Charting Your Course

I am several books behind on my project of writing up the ideas I have taken from the books I’ve read. This is partly due to the fact that writing blog posts is somewhat low on my personal priority list right now – but it is not entirely due to that. After all, I’ve written several other blog posts while the books keep piling up in the “to write about” pile.

I think the problem is that I’ve been stuck on what I should write about the book that comes next in my chronological list of books I’ve read, Moonlight Sonata at the Mayo Clinic, by Nora Gallagher. I’d wanted to read this book since I read a related short ebook, Accompany Me, for my now-archival short ebook site, Tungsten Hippo. I found the short ebook very thought-provoking, and assumed that Moonlight Sonata at the Mayo Clinic would be thought-provoking as well. It did not disappoint me.

Cover of Moonlight Sonata at the Mayo Clinic, which is somewhat stylized picture of an iris and pupil

But when I came to write about the ideas I took from it, I got stuck. It is not that the book didn’t provide me with ideas: Gallagher’s thoughts on navigating scary symptoms without a definitive diagnosis are full of ideas about what it means to be well, how to support a loved one through a difficult time, and more.

Those ideas didn’t seem to fit here, though. However, there is one idea I took from the book that I find myself coming back to a lot, and that I think does fit in this space. It is the idea she opens the book with: That we navigate our lives using mental maps that we don’t always realize we’re using, and that sometimes the best way forward requires a new map.

The metaphor Gallagher uses to suggest this idea is of the navigational maps ancient mariners used to plot their voyages. She opens the book with a visit she took to the the Hispanic Society of America, in New York City, to see their ancient maps. The jewel of the collection is Juan Vespucci’s 1526 map of the world, or mappa mundi. But what captured my attention was her description of the books and charts called derroteros (roughly, “pathways”), which Gallagher explains the ancient mariners used to guide their path through known waters. Each derrotero represented what the curator of the exhibit called the navigator’s “subjective truth” – what that individual experienced to be true, and used to guide his future journeys.

This idea has stayed with me because I think it is such a powerful metaphor for how we navigate through life. We refer to the maps other people have drawn and shared to get our general bearings, but to plot our course, we go to our own derrotero, a chart through the treacherous waters of our fears and ambitions, our responsibilities and our personal needs.

In the book, Gallagher finds herself off her previous charts, as she faces a mysterious illness and struggles to get a grasp on what is happening to her. I think there are much more mundane ways in which we find ourselves outside of the knowledge stored in our life’s derrotero: career changes, new parenthood, changing phases of parenthood, and a good old-fashioned mid-life crisis have all at some point dumped me into unknown waters.

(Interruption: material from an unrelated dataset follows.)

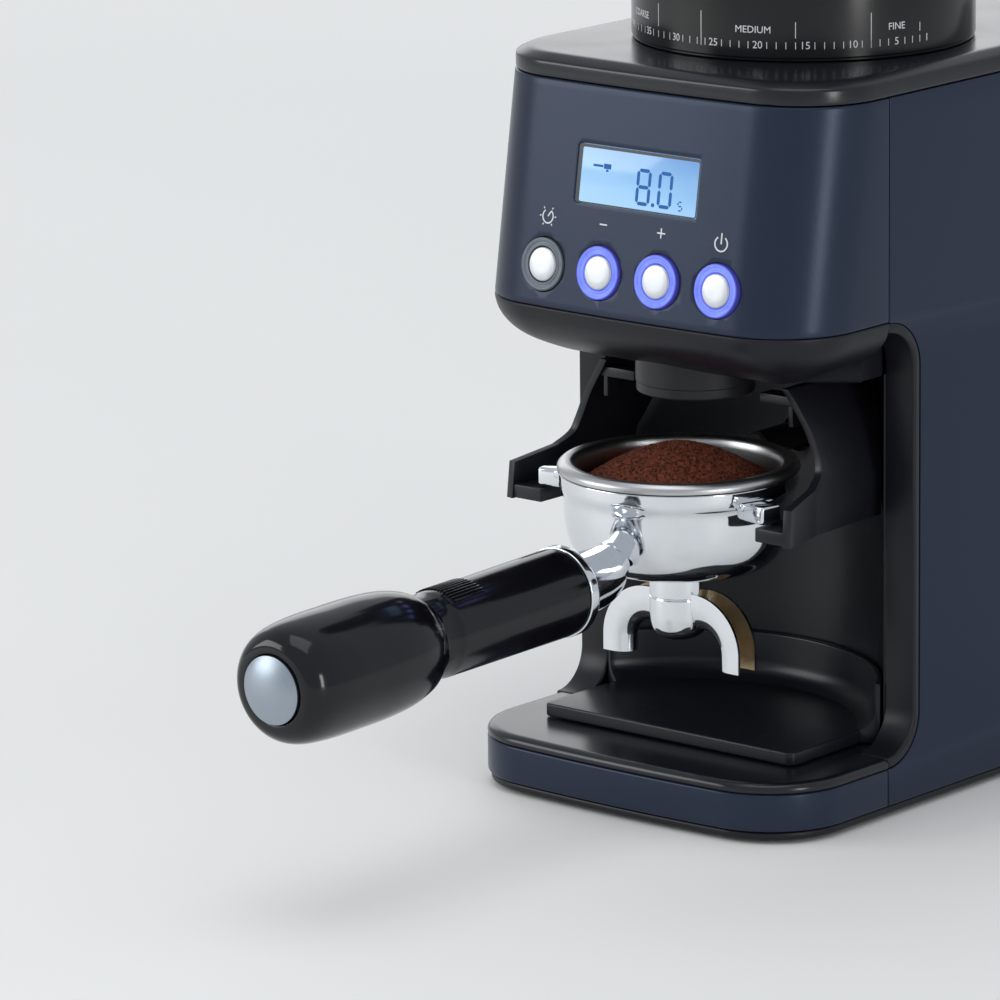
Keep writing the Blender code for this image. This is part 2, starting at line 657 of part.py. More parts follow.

In those situations, I turn to the larger maps – the mappa mundi others have shared. In many ways, that is what this book blogging project is, and there is much guidance to be found in these larger maps. However, the idea I took from Gallagher’s book is that sometimes you have to sail off the edge of the known map, either because you’re in a rare situation or just because of your own individual reaction to your unique combination of circumstances. When that happens, there’s nothing to do but to take the risk of plotting your own course, and adding to the store of knowledge in your personal derrotero.

There is much, much more to Moonlight Sonata at the Mayo Clinic than this idea. Gallagher’s writing is wonderful, and her story is gripping. I am glad I read the full book! But I’d have gotten my money’s worth from this book even if I’d never read past the description of her visit to the maps at the Hispanic Society of America in the opening chapter. The metaphor of the interplay between a personal derrotero and the shared mappa mundi is one I come back to often as I think about the course I’m plotting through my life.